Well-formed vs valid

  • Well-formed: follows XML syntax rules.
  • Valid: well-formed and conforms to a schema (DTD/XSD).

The XML family in one line

  • DTD/XSD: define and validate structure
  • XPath: select nodes
  • XSLT: transform XML into another format

Technical Details

XML as a tree model

XML documents form a rooted, ordered tree:

  • Document root
  • Elements (nodes)
  • Attributes (name/value metadata)
  • Text nodes
  • Comments and processing instructions

Thinking in trees is essential for XPath and XSLT.

Elements vs attributes (exam-friendly guidance)

Use elements for repeatable or structured content and nested data.
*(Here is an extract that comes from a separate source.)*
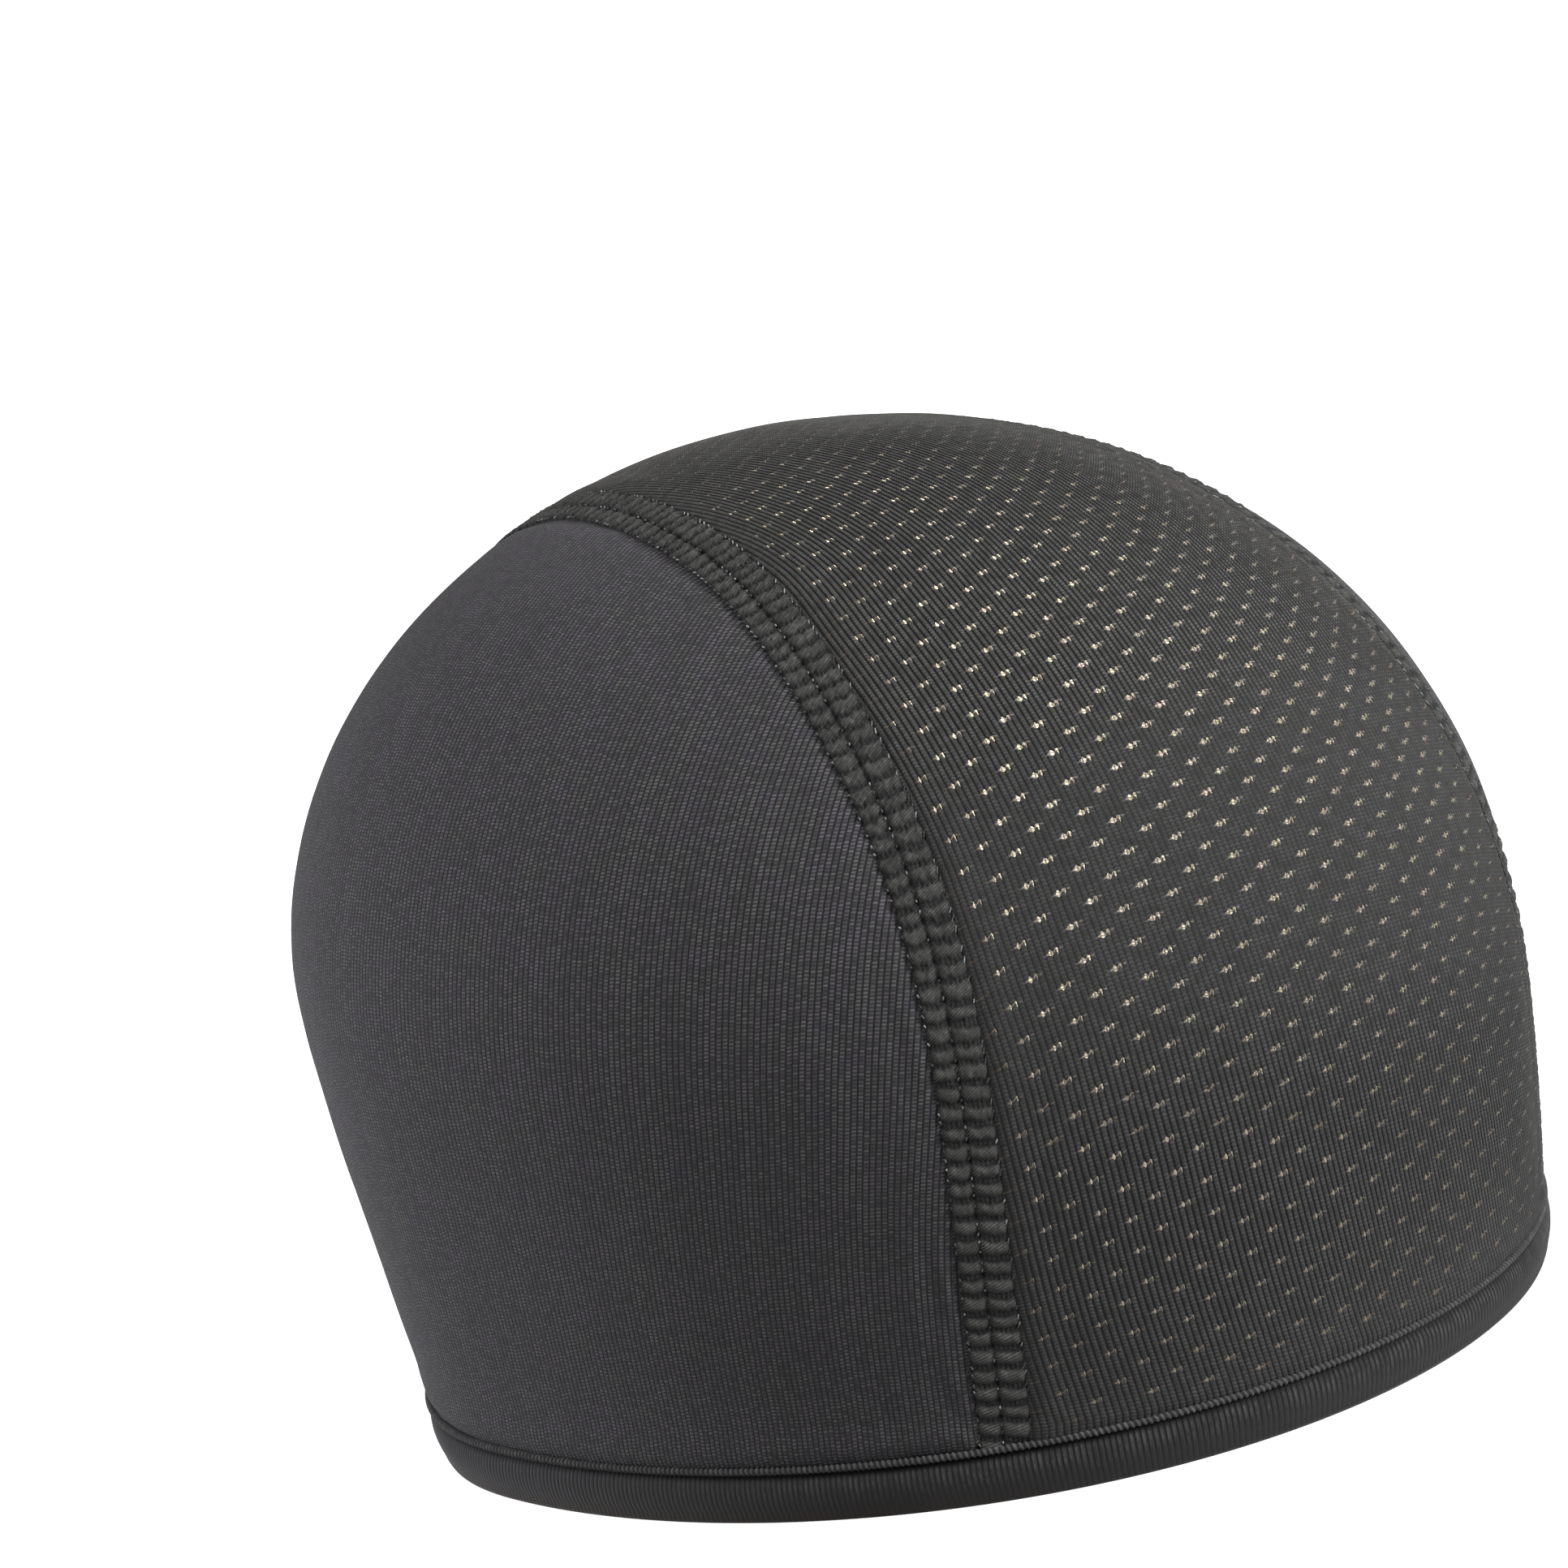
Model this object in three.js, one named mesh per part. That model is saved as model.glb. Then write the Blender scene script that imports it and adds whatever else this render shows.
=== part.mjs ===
// Helmet liner cap: a mesh panel over the crown between two smooth side panels,
// joined by two flat seams and held by a ribbed hem band.
// Sizes are in millimetres. The cap rests on its hem at z = 0, with the forehead at -Y.

import * as THREE from 'three';

// Whole cap, over the outside of the cloth
const LENGTH = 194;
const WIDTH = 165;
const HEIGHT = 134;
const WIDEST_Y = 10;

// How far the cloth draws in from its widest line down to the floor, gently at first
const FRONT_TUCK = 8.3;
const BACK_TUCK = 22;
const SIDE_TUCK = 2.2;
const TUCK_POWER = 1.4;

// Height of the widest line
const FRONT_WIDEST_Z = 46;
const BACK_WIDEST_Z = 73;
const SIDE_WIDEST_Z = 60;

// Fullness of the outline above the widest line: 2 is an ellipse, more is squarer
const CROWN_POWER = 1.95;
const FRONT_FULLNESS = 2.55;
const BACK_FULLNESS = 1.92;
const SIDE_FULLNESS = 1.92;

// Cloth
const PANEL_WALL = 1.2;
const SEAM_WALL = 1.4;
const HEM_WALL = 1.6;
const JOIN_GAP = 0.3;

// Flat seam strips
const SEAM_WIDTH = 7.2;
const SEAM_RISE = 0.6;

// Hem band
const HEM_HEIGHT = 7.5;
const HEM_RISE = 0.8;
const HEM_FLAT = 1.4;

// Height of the point that the panels' lines fan out from
const FAN_Z = 25;

// How far the side panel's column feet spread along the hem, in radians for the whole seam
const FOOT_SPREAD = 0.42;

// Facets
const CROWN_STEPS = 42;
const MESH_COLUMNS = 12;
const SIDE_ROWS = 11;
const HEM_STEPS = 84;

// The seam's distance from the mid-line, front hem (over = 0) to back hem (over = 1),
// as a share of the cap's half width
const SEAM_PATH = [
  { over: 0.00, out: 0.610 },
  { over: 0.16, out: 0.605 },
  { over: 0.31, out: 0.520 },
  { over: 0.43, out: 0.405 },
  { over: 0.53, out: 0.310 },
  { over: 0.63, out: 0.222 },
  { over: 0.73, out: 0.155 },
  { over: 0.86, out: 0.125 },
  { over: 1.00, out: 0.125 },
];

// Seam cross-section: across as a share of the half width, up as a share of the rise
const SEAM_SECTION = [
  { across: -1.00, up: 0.0 },
  { across: -0.78, up: 0.8 },
  { across: -0.42, up: 1.0 },
  { across: 0.00, up: 0.3 },
  { across: 0.42, up: 1.0 },
  { across: 0.78, up: 0.8 },
  { across: 1.00, up: 0.0 },
];

// Hem cross-section: z as a share of the hem height, out as a share of the rise
const HEM_SECTION = [
  { z: 1.00, out: 0.3 },
  { z: 0.90, out: 1.1 },
  { z: 0.78, out: 0.3 },
  { z: 0.62, out: 0.9 },
  { z: 0.35, out: 1.0 },
  { z: 0.12, out: 0.6 },
];

const COLOURS = {
  mesh_panel: 0x3a3938,
  side_panel: 0x444348,
  seam: 0x4b4d48,
  hem_band: 0x3c3b40,
};

const FAN = new THREE.Vector3(0, 0, FAN_Z);
const mix = THREE.MathUtils.lerp;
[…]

Use attributes for identifiers, flags, and small metadata.

XML ecosystem mapping

NeedTechnology
enforce structureDTD / XSD
enforce datatypesXSD
select dataXPath
generate output formatsXSLT

Parsing overview

Typical steps:

  1. Parse XML (must be well-formed)
  2. Validate (optional): DTD/XSD
  3. Query/Transform: XPath/XSLT
  4. Serialize output

Examples

Example: a simple XML document

<?xml version="1.0" encoding="UTF-8"?>
<student id="S1">
  <name>Vivek</name>
  <dept>CSE</dept>
  <cgpa>9.1</cgpa>
</student>

Example: XML vs HTML

  • HTML: <h1>Title</h1> (display heading)
  • XML: <title>DBMS</title> (data meaning)

Real-World Use

Practical

  • Create an XML file for any dataset (students, books, movies).
  • Make sure it is well-formed:
    • single root
    • properly nested tags
    • quoted attribute values
    • matching start/end tags

Common pitfalls

  • Mismatched tags
  • Unescaped special characters (&, <, >)
  • Multiple root elements

📝 For exams

Exam points

2-mark

  • Define XML.
  • List differences between XML and HTML.
  • What is well-formed vs valid?

5-mark

  • Explain the XML ecosystem and where DTD/XSD/XPath/XSLT fit.

10-mark

  • Discuss XML as a meta-language and compare it to HTML with examples.

✨ Key points

Takeaways

  • XML describes structure and meaning, not presentation.
  • Well-formedness is syntax; validity requires DTD/XSD.
  • Model XML as a tree for XPath/XSLT.